THE SUPERVISION OF CONVENTS ON THE INDUSTRIAL SIDE.
[To THE EDITOR OF THE "SPECTATOR."]
SIR,—In your issue of September 23rd (p. 415) you speak with approval of Miss E. Mary Young's "vigorous and timely plea for the supervision of monasteries and convents in this country on their industrial side" in the Times of Saturday, September 16th. As resident in France, and having taken the opportunity of following the question in the reports of the Parliamentary discussions and in the Press, I shall be glad if you can find room for the following observations.
The case instanced by Miss Young was qualified ten days later by Mr. W. S. Lilly, also in a letter to the Times, as looking "rather dubious." Unfortunately, the qualification very typical would seem to be more appropriate. That such cases as the story of the monastery at Caen are by no means exceptional any one who cares to do so can verify for himself by referring to the official reports of the discussion in the Chambre des Deputes, as recorded verbatim in the Journal Officiel of the last Parliamentary Session. This discussion was occasioned by the "recent terrible revelations of the French Law Courts," already alluded to in May of this year in the Times by Mr. T L. Corbett, M.P., who also cites illuminating evidence quoted from the report of the Bishop of Nancy.

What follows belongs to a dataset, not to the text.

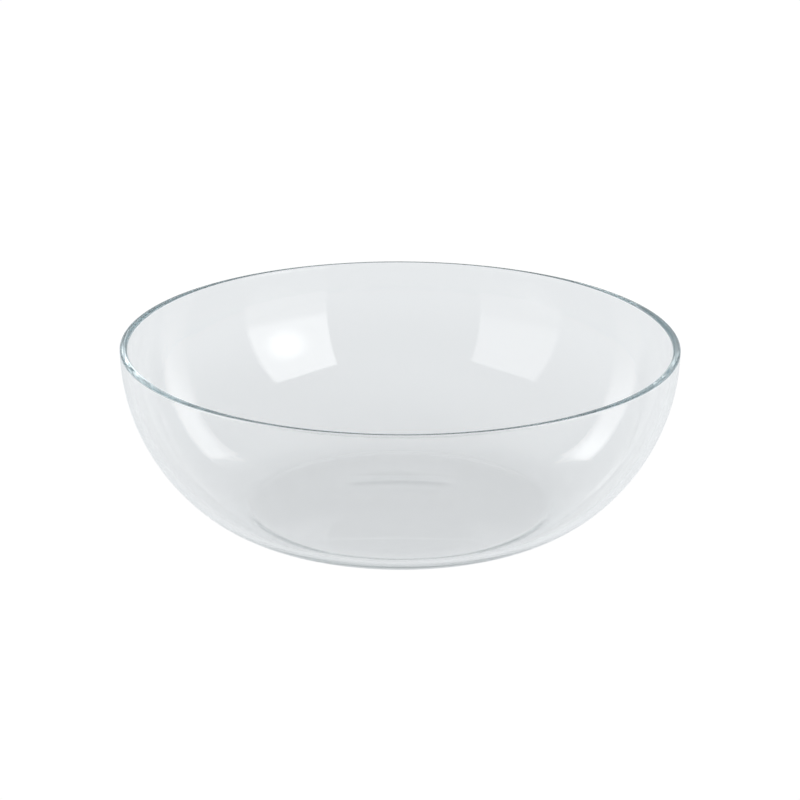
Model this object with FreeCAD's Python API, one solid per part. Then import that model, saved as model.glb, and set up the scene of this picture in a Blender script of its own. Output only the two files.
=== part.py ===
import FreeCAD, Part

import math
import os

# A shallow round crystallizing dish, blown in one piece of clear glass. Millimetres.
# The origin is the centre of the ring that the dish stands on, and +Z is its axis, pointing up.
# The half profile lies in the XZ plane, where X is the distance from the axis.

# Driving dimensions. Slopes are in degrees from level.
RIM_RADIUS = 115.0              # outside of the glass
HEIGHT = 75.2                   # bench to the top of the rim
WALL_THICKNESS = 3.1
FLOOR_THICKNESS = 4.5           # glass over the foot ring
FOOT_OUTER_RADIUS = 61.0        # where the flat foot ring turns up
FOOT_RING_WIDTH = 7.0           # flat glass that touches the bench
PUSH_UP = 1.2                   # how far the middle of the underside stands clear of the bench
FOOT_BEND_RADIUS = 12.0         # from the foot ring up to the cone
CONE_SLOPE = 19.0
CONE_LENGTH = 5.7               # the straight stretch between the foot bend and the heel
OUTER_HEEL_RADIUS = 44.0
OUTER_HEEL_SLOPE = 30.0         # where the heel runs into the lower wall
OUTER_LOWER_WALL_RADIUS = 61.0
INNER_HEEL_RADIUS = 38.0        # inside, from the flat floor to the lower wall
RIM_OUTER_ROUND = 0.6           # the fire-polished corners of the rim
RIM_INNER_ROUND = 1.2

LEVEL = 0.0
UPRIGHT = 90.0


class Bend:
    """A circular stretch of the profile that bulges down and away from the axis.

    A place on it is given by the slope of the glass there, from level to upright.
    """

    def __init__(self, centre_x, centre_z, radius):
        self.centre_x = centre_x
        self.centre_z = centre_z
        self.radius = radius

    def at(self, slope):
        angle = math.radians(slope)
        x = self.centre_x + self.radius * math.sin(angle)
        z = self.centre_z - self.radius * math.cos(angle)
        return FreeCAD.Vector(x, 0, z)

    def edge(self, from_slope, to_slope):
        middle = (from_slope + to_slope) / 2
        return Part.Arc(self.at(from_slope), self.at(middle), self.at(to_slope)).toShape()

    def inset(self, thickness):
        return Bend(self.centre_x, self.centre_z, self.radius - thickness)


def bend_through(place, slope, radius):
    """The bend of a given radius that passes through a place with a given slope."""
    angle = math.radians(slope)
    centre_x = place.x - radius * math.sin(angle)
    centre_z = place.z + radius * math.cos(angle)
    return Bend(centre_x, centre_z, radius)


def slope_where_they_meet(lower, upper):
    """The slope at the point where two bends that touch share a tangent."""
    across = lower.centre_x - upper.centre_x
    up = upper.centre_z - lower.centre_z
    return math.degrees(math.atan2(across, up))


def outer_bends():
    """The foot bend, heel, lower wall and upper wall outside, from the bench to the rim."""
    foot = Bend(FOOT_OUTER_RADIUS, FOOT_BEND_RADIUS, FOOT_BEND_RADIUS)
    angle = math.radians(CONE_SLOPE)
    along_cone = FreeCAD.Vector(math.cos(angle), 0, math.sin(angle)) * CONE_LENGTH
    heel = bend_through(foot.at(CONE_SLOPE) + along_cone, CONE_SLOPE, OUTER_HEEL_RADIUS)
    lower = bend_through(heel.at(OUTER_HEEL_SLOPE), OUTER_HEEL_SLOPE, OUTER_LOWER_WALL_RADIUS)
    # The upper wall touches the lower wall's circle and is upright just below the rim.
    upright_z = HEIGHT - RIM_INNER_ROUND
    reach = RIM_RADIUS - lower.centre_x
    rise = upright_z - lower.centre_z
    radius = (reach**2 + rise**2 - lower.radius**2) / (2 * (reach - lower.radius))
    upper = Bend(RIM_RADIUS - radius, upright_z, radius)
    return foot, heel, lower, upper


def inner_heel_bend(inner_lower):
    """The bend inside that is tangent to the flat floor and to the lower wall."""
    centre_z = FLOOR_THICKNESS + INNER_HEEL_RADIUS
    between_centres = inner_lower.radius - INNER_HEEL_RADIUS
    drop = inner_lower.centre_z - centre_z
    centre_x = inner_lower.centre_x + math.sqrt(between_centres**2 - drop**2)
    return Bend(centre_x, centre_z, INNER_HEEL_RADIUS)


def underside_edges():
    """The foot ring, and inside it the push-up: a shallow dome that turns into a hollow."""
    ring_outside = FreeCAD.Vector(FOOT_OUTER_RADIUS, 0, 0)
    ring_inside = FreeCAD.Vector(FOOT_OUTER_RADIUS - FOOT_RING_WIDTH, 0, 0)
    radius = (ring_inside.x**2 + PUSH_UP**2) / (4 * PUSH_UP)
    quarter_way = ring_inside.x / 4
    sag = radius - math.sqrt(radius**2 - quarter_way**2)
    top = FreeCAD.Vector(0, 0, PUSH_UP)
    turn = FreeCAD.Vector(ring_inside.x / 2, 0, PUSH_UP / 2)
    dome = Part.Arc(top, FreeCAD.Vector(quarter_way, 0, PUSH_UP - sag), turn).toShape()
    on_hollow = FreeCAD.Vector(ring_inside.x - quarter_way, 0, sag)
    hollow = Part.Arc(turn, on_hollow, ring_inside).toShape()
    return [dome, hollow, Part.makeLine(ring_inside, ring_outside)]


def outer_edges(foot, heel, lower, upper):
    wall_slope = slope_where_they_meet(lower, upper)
    return [
        foot.edge(LEVEL, CONE_SLOPE),
        Part.makeLine(foot.at(CONE_SLOPE), heel.at(CONE_SLOPE)),
        heel.edge(CONE_SLOPE, OUTER_HEEL_SLOPE),
        lower.edge(OUTER_HEEL_SLOPE, wall_slope),
        upper.edge(wall_slope, UPRIGHT),
    ]


def rounded_corner(centre_x, centre_z, radius, from_angle, to_angle):
    places = []
    for angle in (from_angle, (from_angle + to_angle) / 2, to_angle):
        turn = math.radians(angle)
        x = centre_x + radius * math.cos(turn)
        places.append(FreeCAD.Vector(x, 0, centre_z + radius * math.sin(turn)))
    return Part.Arc(*places).toShape()


def rim_edges(upper):
    """The rim: a flat top with a small round outside and a larger round inside."""
    outer_x = RIM_RADIUS - RIM_OUTER_ROUND
    outer_z = HEIGHT - RIM_OUTER_ROUND
    inner_x = RIM_RADIUS - WALL_THICKNESS + RIM_INNER_ROUND
    inner_z = HEIGHT - RIM_INNER_ROUND
    below_round = FreeCAD.Vector(RIM_RADIUS, 0, outer_z)
    top_outside = FreeCAD.Vector(outer_x, 0, HEIGHT)
    top_inside = FreeCAD.Vector(inner_x, 0, HEIGHT)
    return [
        Part.makeLine(upper.at(UPRIGHT), below_round),
        rounded_corner(outer_x, outer_z, RIM_OUTER_ROUND, 0, 90),
        Part.makeLine(top_outside, top_inside),
        rounded_corner(inner_x, inner_z, RIM_INNER_ROUND, 90, 180),
    ]


def inner_edges(lower, upper):
    """The inside from the rim down to the axis, parallel to the outside until the heel."""
    inner_upper = upper.inset(WALL_THICKNESS)
    inner_lower = lower.inset(WALL_THICKNESS)
    heel = inner_heel_bend(inner_lower)
    wall_slope = slope_where_they_meet(lower, upper)
    heel_slope = slope_where_they_meet(heel, inner_lower)
    floor_middle = FreeCAD.Vector(0, 0, FLOOR_THICKNESS)
    return [
        inner_upper.edge(UPRIGHT, wall_slope),
        inner_lower.edge(wall_slope, heel_slope),
        heel.edge(heel_slope, LEVEL),
        Part.makeLine(heel.at(LEVEL), floor_middle),
    ]


def dish():
    foot, heel, lower, upper = outer_bends()
    outside = underside_edges() + outer_edges(foot, heel, lower, upper)
    inside = rim_edges(upper) + inner_edges(lower, upper)
    underside_middle = FreeCAD.Vector(0, 0, PUSH_UP)
    floor_middle = FreeCAD.Vector(0, 0, FLOOR_THICKNESS)
    axis = [Part.makeLine(floor_middle, underside_middle)]
    half_section = Part.Face(Part.Wire(outside + inside + axis))
    return half_section.revolve(FreeCAD.Vector(0, 0, 0), FreeCAD.Vector(0, 0, 1), 360)


def main():
    os.makedirs("parts", exist_ok=True)
    shape = dish()
    shape.exportStep("parts/dish.step")
    box = shape.BoundBox
    print("dish", shape.ShapeType, "valid", shape.isValid(), "volume", round(shape.Volume, 1))
    print("size", round(box.XLength, 3), round(box.YLength, 3), round(box.ZLength, 3))


main()
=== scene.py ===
import math

import bpy
from mathutils import Matrix, Vector


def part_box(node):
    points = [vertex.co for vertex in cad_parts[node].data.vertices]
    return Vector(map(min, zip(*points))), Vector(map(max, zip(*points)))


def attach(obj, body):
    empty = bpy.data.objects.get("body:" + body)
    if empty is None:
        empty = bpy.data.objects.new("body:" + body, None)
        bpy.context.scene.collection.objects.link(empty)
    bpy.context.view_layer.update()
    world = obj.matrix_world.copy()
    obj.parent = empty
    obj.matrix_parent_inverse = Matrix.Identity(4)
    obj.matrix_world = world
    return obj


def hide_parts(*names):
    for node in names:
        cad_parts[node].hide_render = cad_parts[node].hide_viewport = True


# A crystallizing dish of clear glass on a pale floor, lit by four panels. Metres, in the CAD frame:
# the origin is the centre of the foot ring, at the bench, and +Z is the dish's axis.

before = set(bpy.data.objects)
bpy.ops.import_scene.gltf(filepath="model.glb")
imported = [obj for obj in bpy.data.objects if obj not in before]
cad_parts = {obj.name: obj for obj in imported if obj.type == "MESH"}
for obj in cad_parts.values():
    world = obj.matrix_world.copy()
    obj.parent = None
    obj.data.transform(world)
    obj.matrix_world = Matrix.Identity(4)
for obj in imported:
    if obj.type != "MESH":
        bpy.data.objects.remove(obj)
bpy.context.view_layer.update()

# ---------------------------------------------------------------- the dish
# The rim's radius and the height come from the CAD node's box; the rest are the dish's own sizes.
RIM_RADIUS, _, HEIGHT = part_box("dish")[1]
WALL_THICKNESS = 0.0031
FLOOR_THICKNESS = 0.0045
FOOT_OUTER_RADIUS = 0.061
FOOT_RING_WIDTH = 0.007
PUSH_UP = 0.0012
FOOT_BEND_RADIUS = 0.012
CONE_SLOPE = 19.0
CONE_LENGTH = 0.0057
OUTER_HEEL_RADIUS = 0.044
OUTER_HEEL_SLOPE = 30.0
OUTER_LOWER_WALL_RADIUS = 0.061
INNER_HEEL_RADIUS = 0.038
RIM_OUTER_ROUND = 0.0009
RIM_INNER_ROUND = 0.0012

# Slopes of the profile, in degrees from level.
LEVEL = 0.0
UPRIGHT = 90.0

# The mesh's fineness.
TURN_STEPS = 384
POINT_SPACING = 0.0012
RIM_STEPS = 8

# ---------------------------------------------------------------- the glass
GLASS_IOR = 1.48
GLASS_TINT = (0.0, 0.28, 0.36, 1.0)
GLASS_DENSITY = 1.5
FILM_SCALE = 30.0
FILM_DETAIL = 6.0
FILM_RANGE = (0.5, 0.8)
HAZE_ROUGHNESS = 0.015
WAVE_SCALE = 12.0
WAVE_DETAIL = 1.0
WAVE_HEIGHT = 0.00002
LIGHT_BOUNCES = 256

# ---------------------------------------------------------------- the floor and the room
STUDIO_TINT = (0.96, 0.985, 1.0, 1.0)
FLOOR_RADIUS = 8.0
FLOOR_CORNERS = 128
FLOOR_GAP = 0.0003
FLOOR_GLOW = 0.65
FLOOR_COLOUR = (0.48, 0.49, 0.50, 1.0)
FLOOR_IOR = 1.1
FLOOR_GLOSS_ROUGHNESS = 0.1
FLOOR_WHITE = 1.02
ROOM_WHITE = 1.1
ROOM_HORIZON = 0.80
ROOM_OVERHEAD = 0.22
ROOM_SIDES = 0.15
# How far up, and how far to the side, a direction points: 0 is level or straight ahead, 1 is fully.
HORIZON_TO_OVERHEAD = (-0.1, 0.62)
AHEAD_TO_SIDE = (0.6, 0.95)

# ---------------------------------------------------------------- the lit panels
PANEL_DISTANCE = 1.6
PANEL_DROP = 0.3
# Heights up a panel between which it turns from its low tone to its high one.
FRONT_STEP = (0.30, 0.46)
BACK_STEP = (0.0, 0.60)
BACK_SLANT = 0.2
# Places on a panel: across it and up it, from the middle of its foot.
FRONT_SPOT = (-0.083, 0.826)
BACK_SPOT = (0.0, 1.1)
SPOT_REACH = 0.42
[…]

No one who has read the official reports published in France regarding the state of affairs prevalent in the so-called charitable institutions of the religious Orders, now in great number expelled from the country, can fail to contemplate without alarm and concern the transference of so many of them to England, and that under the unique condition of their being subject to no inspection whatever. It needs but to ascertain what has taken place under a system of, at least, nominal inspection to conclude what will occur when not even nominal inspection is imposed.
In the monastery at Caen "those over school age were em-
ployed in sewing often for 13 or 14 hours a day." This is sad ; but there is sadder still, as many children are taken into the convents at a much more tender age, and are employed in sewing from the very first, the fact of their being under school age being altogether ignored. Thus, the well-known organ, Le Mafia, in its issues of November 2nd and 18th last, publishes with regard to the orphanage of La Providence at Aix, in Provence, the depositions of witnesses examined by its special correspondent. One of these witnesses states that she was placed in the convent when she was five years old, together with her two sisters, the younger of whom was only three years old. They were at once taken to the workshop, where each of them was set to some sewing, and upon the slightest accident, such as breaking their needles, were cruelly beaten. "There was no torture that we had not to suffer," continues the witness, and— besides the cruel beatings, and the evidently favourite punish- ment of being forced to lick crosses on the floor—she speaks Of their being compelled to lick filth, to eat the bad food they had vomited, to stay kneeling with outstretched arms ; of their having pailfuls of cold water thrown over them in the yard even in winter ; of their being rapped over the knuckles with hard metre-measures when they found it difficult to sew, because their hands were chapped and covered with chilblains, of their being kicked until they recovered consciousness, when they had fainted, which often happened; and, in a word, of other maltreatment which space and decency forbid us to detail here. The same and other witnesses deposed to the fact that nursing was withheld until the patients were nearly dying, and that nearly all taken to the hospital died there within a few days, if not hours ; and appalling is the harvest reaped by death, as shown by a list of the most conspicuous cases. As long ago as November' 1890, a Member of the Chamber of Deputies put on record the futility of inspection as carried out up to that time by the French Government, by exposing the methods of evasion resorted to by the Superiors of the institutions in question, which successfully reduced the inspector's visit to a mere farce. Hence the absolute necessity of a rigid enforcement of inspection on a system precluding the possibility of deception.
I have not spoken of the after sufferings of those who
survive such years of martyrdom, when with shattered health they are turned out on to the streets, resourceless, both materially and otherwise, to meet a world of which they know less than nothing. For the present let it suffice to plead their cause also by appealing to all those who will listen, as others have listened before—and listening have come to the rescue—to the "cry of the children," who
"Are weeping in the playtime of the others In the country of the free."
—I am, Sir, &c., M. C. DAWES.
26 Rue de Marignan, Boulogne-sur-Mer.
[Whether all the allegations made in regard to the treat- ment of the labouring children in the French convents are true we cannot, of course, say. We should, however, expect a good deal of exaggeration. Be this as it may, it seems to us that we ought to insist that a real, and not nominal, inspection shall be applied here to all religious houses which employ child labour. The convents should welcome such inspection. Since it will be carried out by women, it will involve no interference with the rights of conscience.— ED. Spectator.]